Однажды, когда я сидел дома за рефератом для Герье, ко мне приехал его младший брат, студент-медик, и звал меня сейчас же вместе с ним поехать к ним, так как его брат сейчас дома; по его словам, последнее время с ним происходило что-то подозрительное. Он сутками из дома пропадал, и все жег какие-то бумаги. Он подозревал неприятность, которая с ним уже случилась или грозила случиться: потому и хотел меня к нему привести. На другой день я должен был представить мой реферат, а он не был закончен; я не поехал и не мог потом простить себе этого, хотя это было бы вполне бесполезно, Я бы {187} дома его не застал. Мы условились, что младший Черняев один поедет домой и скажет своему брату, что мне надо его видеть, и что я непременно у него буду завтра. Но его уже не было дома. А рано утром его брат мне приехал сказать, что Николай отравился; его тело нашли около скамейки на Девичьем поле против клиник; при нем была записка: "Я отравился цианистым калием. В смерти моей, конечно, никто не виноват".

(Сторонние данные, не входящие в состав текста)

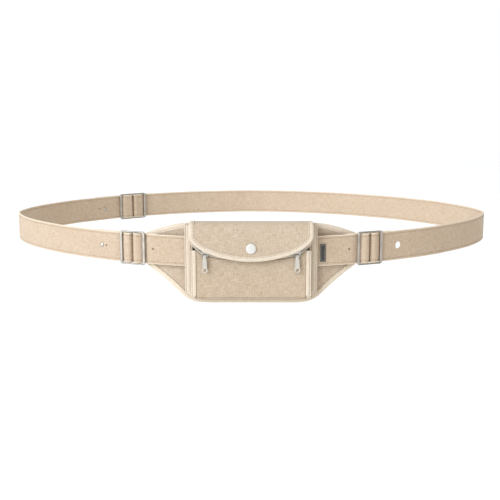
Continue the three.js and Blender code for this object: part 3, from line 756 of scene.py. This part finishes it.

Объяснений своего решения он после себя не оставил; только в письме к матери, он написал: "Умираю перед всеми виноватый". Он всегда к себе был очень строг; гораздо строже, чем к другим. Но в нескольких письмах, которые он оставил родным и друзьям, он говорил не о себе, а о них и с той прямотой, проницательностью, и беспощадностью, с которой может говорить человек, решивший с своей жизнью покончить и ничем на земле более не дорожащий. Я не хочу передавать содержания его писем к другим, но из его длинного, на трех страницах письма ко мне, приведу несколько характерных строчек. Письмо осталось в России и пропало вместе с захватом большевиками нашей квартиры. Оно так начиналось:
"Вася, если я верю во что-нибудь в тебе, то только в твою огромную талантливость; но и только. Не верю ни твоему сердцу, ни твоей силе. Ты вечно преувеличиваешь; показываешь больше, чем у тебя есть"... И кончал письмо словами, полными горечи: "Я думал, что ты хоть меня любил, и ошибся; ты и моей жизни не заметил, как не замечаешь ничьей жизни, ничьего горя. Христианина в тебе нет, а без этого мало цены даже и при твоих талантах. Прощай".
А потом шел пост-скриптум:
"Это я написал давно, а теперь за несколько часов перед смертью потерял свою гордость и прихожу к тебе с просьбой: не покидай мою Лизу, заходи хоть изредка к ней, заноси ей книгу и сохрани в ней Бога".
{188} Лиза была его младшей сестрой, тогда еще девочкой в Институте. Она Бога в себе сохранила, пошла, как брат ее, но научной дороге; стала ученым геологом. Брата же ее я сохранить не сумел.